Anyone know where to go looking for such an item?
 
My dad's former company bought all the pilots sets of Bose Aviation headphones (model number AH-BG), with active noise cancellation. When he joined the new company (which bought out the old one), the headsets were no longer compatible with the airplanes, and have sat upstairs in my dad's closet for 10 years.

He gave them to me to use as a headset, but there's a catch: it's a panel plug. Which is some 9 pin circular adapter. I need to find an adapter that goes from the the 9 pin adapter to a standard headphone jack and microphone jack. And, apparently, it needs power as well.
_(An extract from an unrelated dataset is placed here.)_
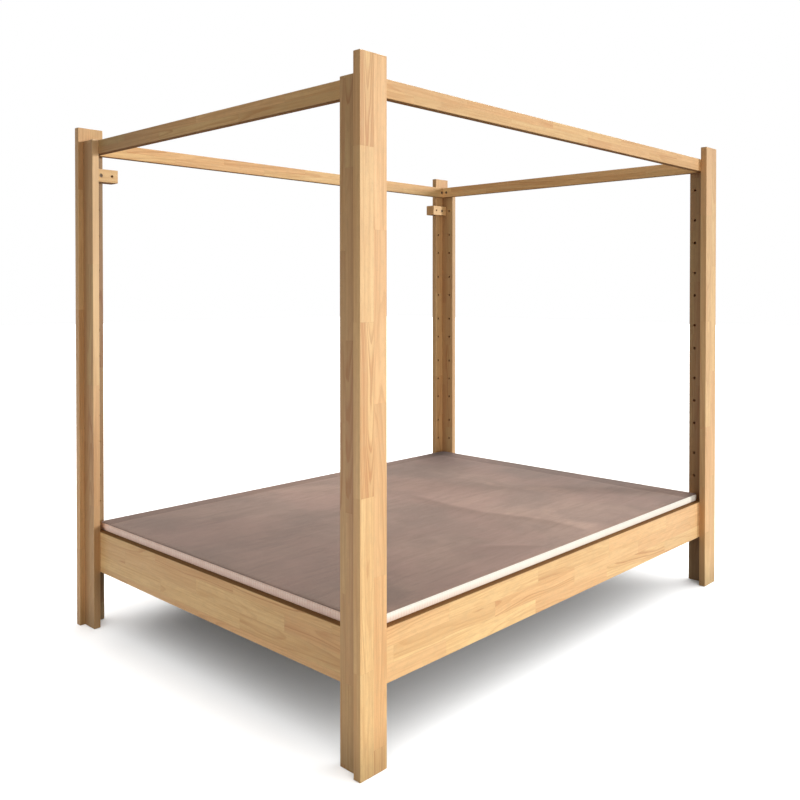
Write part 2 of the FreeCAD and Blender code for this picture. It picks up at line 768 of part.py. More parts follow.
def screw():
    """Countersunk wood screw."""
    body = fastener_body("screw_pattern_piece")
    padded_round(body, "screw_head_radius", "insert_sides", "screw_head_height", -COUNTERSINK_ANGLE)
    padded_round(body, "screw_radius", "shank_sides", "screw_length")
    return body


def fastener_group(label, pattern, spots):
    """Copies of one fastener, each at a place and with its head facing a direction."""
    copies = []
    for position, facing in spots:
        copy = pattern.Shape.copy()
        copy.Placement = FreeCAD.Placement(position, FreeCAD.Rotation(Vector(0, 0, 1), facing))
        copies.append(copy)
    group = doc.addObject("Part::Feature", label)
    group.Label = label
    group.Shape = Part.makeCompound(copies)
    nodes.append(group)


def bolt_spots(along_x, heights, corners, depth):
    """Places in the bolt rows of the side or end boards, at a depth outward from their inner faces."""
    spots = []
    for height in heights:
        for side_x, side_y in corners:
            if along_x:
                along = side_x * value("outer_row")
                across = side_y * (value("side_rail_face") + depth)
                facing = Vector(0, -side_y, 0)
            else:
                along = side_x * (value("end_rail_face") + depth)
                across = side_y * value("inner_row")
                facing = Vector(-side_x, 0, 0)
            spots.append((Vector(along, across, value(height)), facing))
    return spots


def fasteners():
    everywhere = list(CORNERS.values())
    at_back = [sides for sides in everywhere if sides[1] > 0]
    rail_heights = ("rail_bolt_low", "rail_bolt_high")
    head = value("bolt_recess_depth") - value("bolt_head_height")
    one_bolt = bolt()
    for label, heights in (("rail_bolts", rail_heights), ("beam_bolts", ("beam_bolt",))):
        spots = bolt_spots(True, heights, everywhere, head) + bolt_spots(False, heights, everywhere, head)
        fastener_group(label, one_bolt, spots)
    fastener_group("block_bolts", one_bolt, bolt_spots(True, ("block_bolt",), at_back, head))

    board = value("board_thickness")
    heights = rail_heights + ("beam_bolt",)
    spots = bolt_spots(True, heights, everywhere, board) + bolt_spots(False, heights, everywhere, board)
    spots += bolt_spots(True, ("block_bolt",), at_back, board)
    fastener_group("threaded_inserts", insert(), spots)

    one_screw = screw()
    steps = int(value("cleat_screw_steps"))
    cleat_spots, seat_spots = [], []
    for side in (-1, 1):
        face, up = side * value("cleat_face"), value("cleat_middle")
        for step in range(-steps, steps + 1):
            along = step * value("cleat_screw_pitch")
            cleat_spots.append((Vector(along, face, up), Vector(0, -side, 0)))
        face, up = side * value("seat_face"), value("seat_middle")
        for side_y in (-1, 1):
            seat_spots.append((Vector(face, side_y * value("seat_screw"), up), Vector(-side, 0, 0)))
    fastener_group("cleat_screws", one_screw, cleat_spots)
    fastener_group("seat_screws", one_screw, seat_spots)


# Build

for corner, sides in CORNERS.items():
    outer_post_board(corner, *sides)
    inner_post_board(corner, *sides)
    post_tongue(corner, *sides)
    if sides[1] > 0:
        drilled_block(corner, *sides)
lower_rails()
canopy_beams()
cleats()
centre_beam()
centre_beam_seats()
slats()
slat_straps()
mattress()
fasteners()
doc.recompute()

for item in doc.Objects:
    if "Invalid" in item.State or "Error" in item.State:
        raise ValueError("%s did not rebuild: %s" % (item.Label, item.State))
for node in nodes:
    if node.Shape.isNull() or not node.Shape.isValid():
        raise ValueError(node.Label + " has no sound shape")

os.makedirs("parts", exist_ok=True)
for node in nodes:
    node.Shape.exportStep(os.path.join("parts", node.Label + ".step"))
print("%d nodes, %d solids" % (len(nodes), sum(len(node.Shape.Solids) for node in nodes)))
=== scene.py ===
"""A four-poster bed of glued beech staves: its wood, metal and cloth, its thin mattress, and a plain
white studio round it. Lengths are in metres, +X runs along the bed and -Y is its front."""
import math

import bmesh
import bpy
from mathutils import Matrix, Vector, noise


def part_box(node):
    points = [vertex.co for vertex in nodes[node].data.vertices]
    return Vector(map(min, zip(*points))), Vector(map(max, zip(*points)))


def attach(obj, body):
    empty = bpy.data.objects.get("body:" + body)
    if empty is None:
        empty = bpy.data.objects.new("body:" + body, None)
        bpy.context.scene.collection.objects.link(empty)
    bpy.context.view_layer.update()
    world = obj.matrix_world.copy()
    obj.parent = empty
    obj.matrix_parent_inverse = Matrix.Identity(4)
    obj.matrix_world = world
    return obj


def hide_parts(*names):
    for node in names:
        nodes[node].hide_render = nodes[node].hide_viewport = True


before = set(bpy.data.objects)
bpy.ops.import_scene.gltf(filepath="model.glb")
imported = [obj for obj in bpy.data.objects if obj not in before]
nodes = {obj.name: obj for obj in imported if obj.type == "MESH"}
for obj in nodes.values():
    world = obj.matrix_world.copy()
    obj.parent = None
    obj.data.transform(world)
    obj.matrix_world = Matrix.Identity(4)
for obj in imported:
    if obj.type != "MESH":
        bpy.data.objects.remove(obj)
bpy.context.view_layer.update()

CAMERA_PLACE = (-2.63246, -2.38716, 1.27506)
CAMERA_PITCH = 0.6678
CAMERA_YAW = 46.3836
CAMERA_LENS = 38.907
CAMERA_SHIFT = (0.0045, -0.12244)

X_AXIS = Vector((1, 0, 0))
Y_AXIS = Vector((0, 1, 0))
Z_AXIS = Vector((0, 0, 1))


# Shader trees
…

Anyone know where to go looking for such an item?
1. Bose's actual consumer audio headphones are pretty terrible. They're okay, but only worthwhile if you can find them for about...oh, 10-15% of what Bose sells them for.
2. Why are you trying to use pilot headphones? You'll almost certainly spend more on rigging those up than you would on a good high-end pair of headphones from Sennheiser, Grado or Beyer. Plus, I have to imagine those things are not exactly designed for audio/games...since they're intended only to hear human speech, I can't imagine the frequency response even goes below 1khz. Unless you listen exclusively to audiobooks or people talking to each other, in which case, the $100+ you'd probably spend rigging them up might be worth it.
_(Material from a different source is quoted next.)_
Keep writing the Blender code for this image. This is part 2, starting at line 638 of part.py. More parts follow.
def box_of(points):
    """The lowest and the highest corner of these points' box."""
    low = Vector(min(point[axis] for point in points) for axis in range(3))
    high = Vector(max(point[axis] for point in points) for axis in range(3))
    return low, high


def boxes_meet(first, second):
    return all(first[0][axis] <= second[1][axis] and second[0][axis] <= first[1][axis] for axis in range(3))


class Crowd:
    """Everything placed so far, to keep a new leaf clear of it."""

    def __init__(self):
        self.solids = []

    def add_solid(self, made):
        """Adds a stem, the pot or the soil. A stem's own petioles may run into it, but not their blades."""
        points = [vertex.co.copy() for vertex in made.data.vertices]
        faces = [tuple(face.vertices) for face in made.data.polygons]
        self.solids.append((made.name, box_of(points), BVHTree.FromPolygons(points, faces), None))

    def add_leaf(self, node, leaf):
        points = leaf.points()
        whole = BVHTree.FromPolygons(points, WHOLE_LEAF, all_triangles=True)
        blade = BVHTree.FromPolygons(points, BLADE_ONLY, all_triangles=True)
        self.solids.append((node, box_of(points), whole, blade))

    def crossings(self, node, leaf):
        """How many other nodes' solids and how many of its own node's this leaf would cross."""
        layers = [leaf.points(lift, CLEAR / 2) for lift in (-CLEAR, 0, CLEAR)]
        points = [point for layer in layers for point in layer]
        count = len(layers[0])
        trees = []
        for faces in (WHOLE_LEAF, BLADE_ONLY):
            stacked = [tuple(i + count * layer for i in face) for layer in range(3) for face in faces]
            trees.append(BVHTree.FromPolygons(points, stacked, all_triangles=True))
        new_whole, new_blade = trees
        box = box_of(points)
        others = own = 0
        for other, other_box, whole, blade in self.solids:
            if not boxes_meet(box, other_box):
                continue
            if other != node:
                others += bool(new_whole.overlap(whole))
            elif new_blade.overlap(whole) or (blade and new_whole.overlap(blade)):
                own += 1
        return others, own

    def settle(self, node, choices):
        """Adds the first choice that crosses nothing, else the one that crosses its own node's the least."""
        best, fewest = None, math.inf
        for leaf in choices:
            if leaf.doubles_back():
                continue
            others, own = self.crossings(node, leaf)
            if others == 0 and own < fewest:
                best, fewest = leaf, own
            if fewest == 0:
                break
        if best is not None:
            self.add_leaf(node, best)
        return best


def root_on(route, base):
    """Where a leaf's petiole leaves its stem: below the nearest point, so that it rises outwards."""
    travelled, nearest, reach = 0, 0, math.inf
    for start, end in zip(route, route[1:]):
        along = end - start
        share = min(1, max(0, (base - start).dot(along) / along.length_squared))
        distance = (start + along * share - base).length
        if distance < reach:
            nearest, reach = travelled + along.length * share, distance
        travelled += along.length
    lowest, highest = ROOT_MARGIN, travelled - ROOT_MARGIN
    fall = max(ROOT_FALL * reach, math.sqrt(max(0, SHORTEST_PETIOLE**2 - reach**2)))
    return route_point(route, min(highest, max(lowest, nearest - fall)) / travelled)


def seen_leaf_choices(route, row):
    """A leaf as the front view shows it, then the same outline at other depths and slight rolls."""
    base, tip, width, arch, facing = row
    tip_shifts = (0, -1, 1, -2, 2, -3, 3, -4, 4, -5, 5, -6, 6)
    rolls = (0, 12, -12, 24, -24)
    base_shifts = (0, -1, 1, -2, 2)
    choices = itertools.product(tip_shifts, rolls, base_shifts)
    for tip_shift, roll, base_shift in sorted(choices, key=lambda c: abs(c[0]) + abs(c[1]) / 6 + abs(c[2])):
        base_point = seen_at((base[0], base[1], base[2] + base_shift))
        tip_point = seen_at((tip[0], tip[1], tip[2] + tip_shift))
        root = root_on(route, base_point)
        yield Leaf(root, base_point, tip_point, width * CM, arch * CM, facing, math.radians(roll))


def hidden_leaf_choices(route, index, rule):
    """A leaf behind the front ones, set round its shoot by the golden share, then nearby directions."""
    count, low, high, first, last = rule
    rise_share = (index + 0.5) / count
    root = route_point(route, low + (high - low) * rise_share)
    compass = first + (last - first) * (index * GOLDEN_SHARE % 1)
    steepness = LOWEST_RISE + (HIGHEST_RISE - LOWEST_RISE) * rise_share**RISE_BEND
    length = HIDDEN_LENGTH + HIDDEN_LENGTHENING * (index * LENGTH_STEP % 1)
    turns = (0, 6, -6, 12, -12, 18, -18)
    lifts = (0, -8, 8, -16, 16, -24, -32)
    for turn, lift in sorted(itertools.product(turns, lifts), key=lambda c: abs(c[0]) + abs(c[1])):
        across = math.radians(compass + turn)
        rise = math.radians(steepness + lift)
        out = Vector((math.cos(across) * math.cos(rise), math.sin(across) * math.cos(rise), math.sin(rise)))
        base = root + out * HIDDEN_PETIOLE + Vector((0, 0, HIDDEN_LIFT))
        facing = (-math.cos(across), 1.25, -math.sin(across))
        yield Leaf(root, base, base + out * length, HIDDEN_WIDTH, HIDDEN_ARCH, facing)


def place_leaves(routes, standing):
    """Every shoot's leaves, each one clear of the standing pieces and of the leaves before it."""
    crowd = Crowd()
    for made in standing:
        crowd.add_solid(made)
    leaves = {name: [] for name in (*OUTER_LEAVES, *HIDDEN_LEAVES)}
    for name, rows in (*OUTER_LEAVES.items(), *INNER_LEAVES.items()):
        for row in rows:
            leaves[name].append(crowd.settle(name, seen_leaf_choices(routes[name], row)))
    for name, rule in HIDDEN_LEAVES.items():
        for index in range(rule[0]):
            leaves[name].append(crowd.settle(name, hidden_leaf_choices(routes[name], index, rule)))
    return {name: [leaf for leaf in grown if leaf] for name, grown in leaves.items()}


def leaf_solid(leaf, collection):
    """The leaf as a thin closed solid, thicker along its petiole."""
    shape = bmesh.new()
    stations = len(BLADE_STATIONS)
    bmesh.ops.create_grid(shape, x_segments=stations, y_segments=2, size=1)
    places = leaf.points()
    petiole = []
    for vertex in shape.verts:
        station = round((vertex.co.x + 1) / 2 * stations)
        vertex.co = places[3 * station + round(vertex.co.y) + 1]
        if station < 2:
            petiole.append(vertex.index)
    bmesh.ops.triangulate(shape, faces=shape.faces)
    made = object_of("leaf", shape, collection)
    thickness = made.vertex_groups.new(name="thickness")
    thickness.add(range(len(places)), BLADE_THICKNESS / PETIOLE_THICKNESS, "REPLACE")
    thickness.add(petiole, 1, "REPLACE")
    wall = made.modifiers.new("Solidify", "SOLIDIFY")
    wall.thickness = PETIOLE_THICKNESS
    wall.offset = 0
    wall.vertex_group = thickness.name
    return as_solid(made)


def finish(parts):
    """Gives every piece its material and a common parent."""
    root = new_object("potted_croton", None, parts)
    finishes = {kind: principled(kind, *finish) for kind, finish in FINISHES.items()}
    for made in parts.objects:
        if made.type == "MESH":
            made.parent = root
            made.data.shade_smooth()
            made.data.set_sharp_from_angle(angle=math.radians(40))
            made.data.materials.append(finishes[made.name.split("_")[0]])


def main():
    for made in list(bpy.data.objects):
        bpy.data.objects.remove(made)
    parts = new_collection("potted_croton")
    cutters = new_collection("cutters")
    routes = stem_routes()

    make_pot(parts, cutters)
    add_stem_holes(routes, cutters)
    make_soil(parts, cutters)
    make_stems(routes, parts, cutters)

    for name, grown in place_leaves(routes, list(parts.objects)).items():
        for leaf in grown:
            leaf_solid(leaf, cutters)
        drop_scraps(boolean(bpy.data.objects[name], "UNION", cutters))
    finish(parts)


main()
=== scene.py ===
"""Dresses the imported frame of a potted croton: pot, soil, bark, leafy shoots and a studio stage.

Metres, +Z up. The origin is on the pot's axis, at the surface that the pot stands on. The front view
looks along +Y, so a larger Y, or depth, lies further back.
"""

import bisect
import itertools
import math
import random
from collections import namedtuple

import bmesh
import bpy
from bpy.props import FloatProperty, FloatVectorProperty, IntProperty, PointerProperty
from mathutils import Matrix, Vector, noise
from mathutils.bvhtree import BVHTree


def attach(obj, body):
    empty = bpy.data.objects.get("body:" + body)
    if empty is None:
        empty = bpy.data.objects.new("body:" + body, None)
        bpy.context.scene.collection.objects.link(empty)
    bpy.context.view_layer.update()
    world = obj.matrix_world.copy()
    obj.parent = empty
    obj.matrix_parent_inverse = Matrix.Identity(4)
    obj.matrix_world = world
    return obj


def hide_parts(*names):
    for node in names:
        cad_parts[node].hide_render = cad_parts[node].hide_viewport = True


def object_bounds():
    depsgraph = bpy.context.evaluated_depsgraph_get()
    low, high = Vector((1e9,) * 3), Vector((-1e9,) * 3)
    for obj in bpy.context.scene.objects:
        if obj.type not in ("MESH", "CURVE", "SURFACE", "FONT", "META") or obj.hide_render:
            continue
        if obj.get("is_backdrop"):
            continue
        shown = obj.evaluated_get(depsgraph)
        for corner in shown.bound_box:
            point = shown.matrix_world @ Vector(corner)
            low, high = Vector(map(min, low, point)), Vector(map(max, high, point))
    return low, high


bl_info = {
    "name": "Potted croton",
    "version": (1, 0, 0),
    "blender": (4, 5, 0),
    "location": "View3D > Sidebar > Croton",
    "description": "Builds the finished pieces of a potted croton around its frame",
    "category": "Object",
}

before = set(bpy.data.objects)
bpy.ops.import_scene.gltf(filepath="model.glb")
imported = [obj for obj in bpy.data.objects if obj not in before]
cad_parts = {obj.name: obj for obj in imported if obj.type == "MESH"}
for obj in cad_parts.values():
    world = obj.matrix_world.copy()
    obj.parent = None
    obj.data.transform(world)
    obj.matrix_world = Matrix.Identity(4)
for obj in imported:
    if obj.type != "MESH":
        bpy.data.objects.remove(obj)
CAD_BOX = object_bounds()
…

I'd sell 'em on eBay and use the cash to buy a pair of phones explicitly designed for what you're trying to use 'em for. You could probably get enough out of them to even buy a good amp, too.
 
High end NC headsets are great if you're a pilot and need to hear the radio well over the relatively consistent background noise of a plane. OTOH it's not that great a headset for consumer purposes. If you can get anything near the value you quoted for them, do that and you'll be able to buy a very nice replacement.
 
Sell the BOSE..Get real headphones......BOSE equals Skull Candy. I read that the BOSE aviation headset isn't that great, and unliked by some pilots. Guess it's the BOSE sound, missing frequencies and bloated bass.
 
BOSE equals Skull Candy

I wouldn't buy either for consumer audio...but in this case the problem is more that he has an extremely specialized device for a purpose he doesn't plan to use it for.

If you can actually get $1000 for this resale...that will get you some really nice gear.
 
Or some really nice gear, and money to spend on...


stuff.

You could keep them for the novelty though.
 
I'm not sure how well you can infer the price of headphones from the price of its AC adapter.

Um, I didn't. I inferred the price of the headphones by looking up the price. And found a brand new set on ebay that was sold for $120.00.

I then proceeded to help answer his question by looking for what he was looking for.